Princess and the Pea Syndrome
On my 10th birthday my grandparents presented me with a gift that I found offensive even though it uncannily captured one my exasperating personality traits. Picture this. A tiny bed with 4 tiny mattresses and underneath the mattresses is a pea; tucked into this bed is a tiny doll with a tiny pillow and a tiny blanket with “Joanna” delicately embroidered onto it. How insulting, thought my 10 year old self, where is the humor in this? Could they really insinuate that I was the Princess and the Pea? As the years have passed, I have come to appreciate the symbolism of this offering and refer to it nostalgically (it still resides in my San Diego bedroom).
If you suffer from the Princess (or Prince) and the Pea syndrome you know that there is no choice in the matter. No amount of immersion therapy, psychotherapy or fancy medications can eradicate the feeling of discomfort when there is a pea on the bottom of your mattress (or a speck of sand in your shoe, or a tag in your shirt, or an ill fitting sock). It becomes all encompassing and there is no way to block it out. Seriously, I cannot understand how you can NOT feel it. My life has often been defined by this affliction in unpredictable ways.

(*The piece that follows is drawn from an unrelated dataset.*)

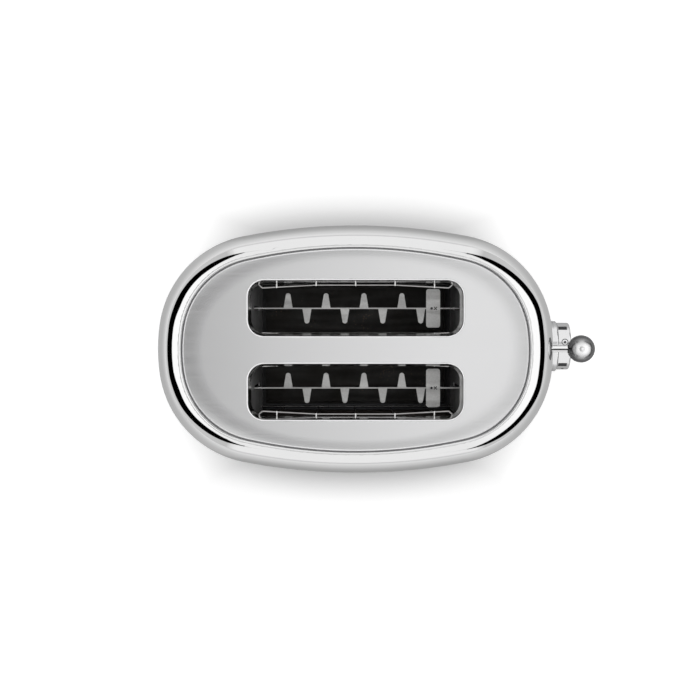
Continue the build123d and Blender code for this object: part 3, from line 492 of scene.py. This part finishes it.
def mica_board(name):
    material, tree, shader, place = start_finish(name, (0.045, 0.04, 0.034), 0.0, 0.5)
    cells = add_node(tree, "ShaderNodeTexVoronoi", {"Vector": place, "Scale": 160.0})
    flakes = cells.outputs["Distance"]
    drift = use_effect(tree, "mottle", place, Patches=22.0, Contrast=2.0)["Value"]
    # Painted shade: the flakes' colours are near-black so the board reads dark inside the slots.
    shaded_flakes = blend_colours(tree, flakes, (0.052, 0.046, 0.038), (0.034, 0.028, 0.022))
    feed(tree, shader, {
        "Base Color": blend_colours(tree, drift, shaded_flakes, (0.018, 0.014, 0.011)),
        "Roughness": remap(tree, flakes, (0.0, 0.8), (0.35, 0.6)),
        "Normal": bump(tree, flakes, 0.0001, 0.4),
    })
    return material


def wound_coil(name):
    material, tree, shader, place = start_finish(name, (0.42, 0.15, 0.05), 0.8, 0.28)
    inputs = {"Vector": place, "Scale": 480.0}
    rows = add_node(tree, "ShaderNodeTexWave", inputs, bands_direction="Z").outputs["Fac"]
    feed(tree, shader, {
        "Base Color": blend_colours(tree, rows, (0.16, 0.05, 0.02), (0.50, 0.19, 0.07)),
        "Roughness": remap(tree, rows, (0.0, 1.0), (0.45, 0.22)),
        "Normal": bump(tree, rows, 0.0002, 0.8),
    })
    return material


def circuit_board(name):
    material, tree, shader, place = start_finish(name, (0.03, 0.14, 0.05), 0.0, 0.3)
    checks = add_node(tree, "ShaderNodeTexChecker", {"Vector": place, "Scale": 1600.0})
    cloth = checks.outputs["Fac"]
    drift = use_effect(tree, "mottle", place, Patches=60.0)["Value"]
    green = blend_colours(tree, cloth, (0.025, 0.12, 0.045), (0.035, 0.16, 0.06))
    feed(tree, shader, {
        "Base Color": blend_colours(tree, drift, green, (0.05, 0.2, 0.08)),
        "Roughness": remap(tree, drift, middling, (0.22, 0.4)),
        "Normal": bump(tree, cloth, 0.00003, 0.3),
    })
    return material


mouldings = {
    "base_plastic": ((0.035, 0.035, 0.038), 0.5),
    "foot_rubber": ((0.045, 0.045, 0.045), 0.85, 0.0001, 1100.0),
    "seal_silicone": ((0.22, 0.22, 0.225), 0.55, 0.00005, 900.0),
    "slide_plastic": ((0.07, 0.07, 0.075), 0.4),
    "terminal_plastic": ((0.68, 0.65, 0.57), 0.45),
}
for name, values in mouldings.items():
    finishes[name] = moulded(name, *values)
finishes["heater_mica"] = mica_board("heater_mica")
finishes["coil_copper"] = wound_coil("coil_copper")
finishes["board_laminate"] = circuit_board("board_laminate")
print(len(finishes), "finishes are ready")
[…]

The discomfort of airplane seats causing my sensitive fanny to twinge in protest (prompting me to carry along a seat cushion) is terrible; however the most prescient manifestation of this syndrome is clothing choice. Wool sweaters dwell on the bottom of the ladder while cashmere occupies the top rung. Anything directly on the body must fit just right, not too loose and not too tight. Tucking in shirts is never acceptable – lumps in the pants is reason enough to stay home and put on flannel pajamas which don’t wrinkle and lay flat. As an athlete, the syndrome can become an obsession. Unfriendly seams often exist in bike shorts, running shoes, and bathing suits which in turn can ruin an otherwise pleasant ride, cause blisters and leave scars. This lack of attention to detail motivated me to design my own race kits years ago when a sponsor kept sending outfits that left me squirming in pain. How is one supposed to concentrate on a race when there is chafe?
For most, years of riding are spent honing skills and increasing speed. My years as a rider have culminated in one singular purpose, finding the Holy Grail of saddles. I have tested them all: long, wide, narrow, lots of padding, no padding, cut out, women’s specific, triathlon specific, roadie specific. That is a lot investigating in just one season. Anyone who rides a bike knows the bane of saddle sores and other saddle induced maladies. Saddle woes are the topic of much discussion and the argument of who has it worse, men or women, is still disputed. My saddle quest finally ended a few years ago with the perfect combination of a proper bike fit and a suitable saddle. This discovery occurred a few days too late though. Just prior to the saddle revelation I was on a ride when sitting became so unbearable I was forced into riding standing up. When my quads finally seized up and I could no longer pedal I put in an SOS call to my husband to come fetch me. How embarrassing.
I leave you Princess (or Prince) and the Pea sufferers with this bit of advice. Don’t settle for discomfort. The right solution is always out there and with enough patience you will unearth it. In the meantime, keep your complaints to yourself and nobody will be the wiser to your burden.